I think there are other things that are more likely to be beneficial, in particular things that are actionable weeks or months in advance. For example we could track the refid/upstream of each server, learn which ones mess up the leap second and warn operators to not use those as upstream servers. Maybe.

[1] (Which I suppose is the story of leap seconds).

Hrm, you’re right.

Agreed. :frowning:

It would be pretty much set-it-and-forget-it. Update leap-seconds.list occasionally, by hand or by cron. Then cross your fingers and hope it doesn’t go disastrously wrong. :smile:

Mm. That sounds very complex for something with limited accuracy, though.

Edit: And there’s no way to predict operators who use problematic upstreams but configure leap-seconds.list by hand. Or only use 49% problematic upstreams, so they’d still be alright.

@ask

On the other side of the leap second, what to do about servers that are now 1 second off? Under the current scheme, it can take them about 100 minutes [edit: or about 110] to leave the pool. For example:

1483233900,"2017-01-01 01:25:00",0.987508058547974,-2,8.9,0
1483232417,"2017-01-01 01:00:17",0.991002321243286,-2,11.4,0
1483231040,"2017-01-01 00:37:20",0.99502968788147,-2,14.1,0
1483229629,"2017-01-01 00:13:49",0.999479174613953,-2,17,0
1483228172,"2016-12-31 23:49:32",-0.00108015537261963,1,20,0 

From Monitor.pm:

           if ($offset_abs > 3 or $status->{stratum} >= 8) {
               $step = -4;
               # [...]
           }
           elsif ($offset_abs > 0.75) {
               $step = -2;
           }

What if it was changed to take 5-10 points if they’re > 0.9 seconds off? Or 0.9 - 1.1?

That would be a simple change, and beneficial to SNTP clients from around 00:30-01:30 after a leap second.

More complicated rules might be better, but that should be good enough. (Only punish ~1.0 second servers on a leap second day? Don’t be so harsh if they already have a low score, so they don’t get to -100 in a few hours?)

Edit: Or have the monitoring system run a special check a few seconds after a leap second, instead of waiting up to ~15 minutes for the normal scheduled check.

Edit (06:46): I unwittingly edited out three of the more important lines of code.

Having just recently read the NTP Best Current Practices document, I have plans to pull in the leap-seconds.list using cron. Does ntpd have to be restarted afterwards or does it occasionally take a peek over there to see if there is anything new?

How can you see this?

Modern versions (4.2.8; maybe 4.2.6) check the file automatically. (Once a day, i think; maybe once an hour.)

if 4.2.6 doesn’t do it automatically, you can still use ntpq (maybe ntpdc) to reload it, if you have the control key stuff set up.

Okay, looks like I’m using 4.2.6 here (CentOS 7).

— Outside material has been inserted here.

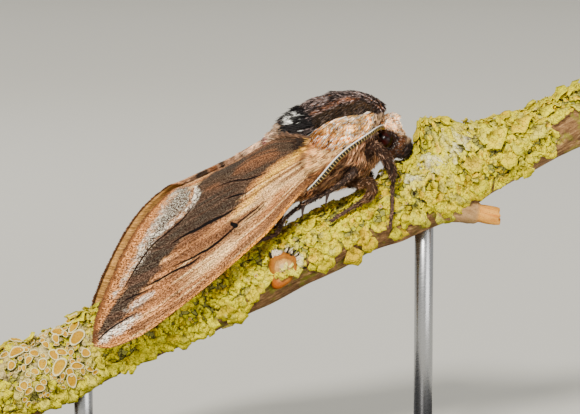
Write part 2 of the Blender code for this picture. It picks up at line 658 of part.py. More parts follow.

Is there a way to know whether or not it’s looking? Is it in the logs or is there a command I can run to see?

It’s been years since i ran 4.2.6 with a leap second file, if i ever did…

4.2.8 includes leap file information in ntpq -c rv or, more specifically, ntpq -c "rv 0 leapsec expire". Check if 4.2.6p5 does the same?

I think it also logs a message when the file has changed, but i’m not certain.

Hmmm, I see “leap_none”, not sure if that means it’s not expecting a leap second or… ?

[root@server ~]# ntpq -c rv
associd=0 status=0615 leap_none, sync_ntp, 1 event, clock_sync,
version="ntpd 4.2.6p5@1.2349-o Mon Nov 14 18:25:09 UTC 2016 (1)",
processor="x86_64", system="Linux/4.8.6-x86_64-linode78", leap=00,
stratum=2, precision=-24, rootdelay=1.484, rootdisp=63.680,
refid=200.98.196.212,
reftime=dc145294.b2a902b9  Mon, Jan  2 2017  4:16:20.697,
clock=dc145a48.cf2a1ab9  Mon, Jan  2 2017  4:49:12.809, peer=23189,
tc=10, mintc=3, offset=-3.633, frequency=-7.465, sys_jitter=20.045,
clk_jitter=11.233, clk_wander=1.035
[root@server ~]# ntpq -c "rv 0 leapsec expire"
No system variables returned

Yes, it means there is not a leap second at the end of the current day. (Seeing as today is 2 January, this is expected.)

That flag is separate from the leapfile stuff, though; NTP can learn leap information from its upstream servers, and that will affect that flag. So, even if you were checking ntpq -c rv on the day of a leap second, you wouldn’t know if it said leap_add_sec because of a leap file or because it had learned it from other servers.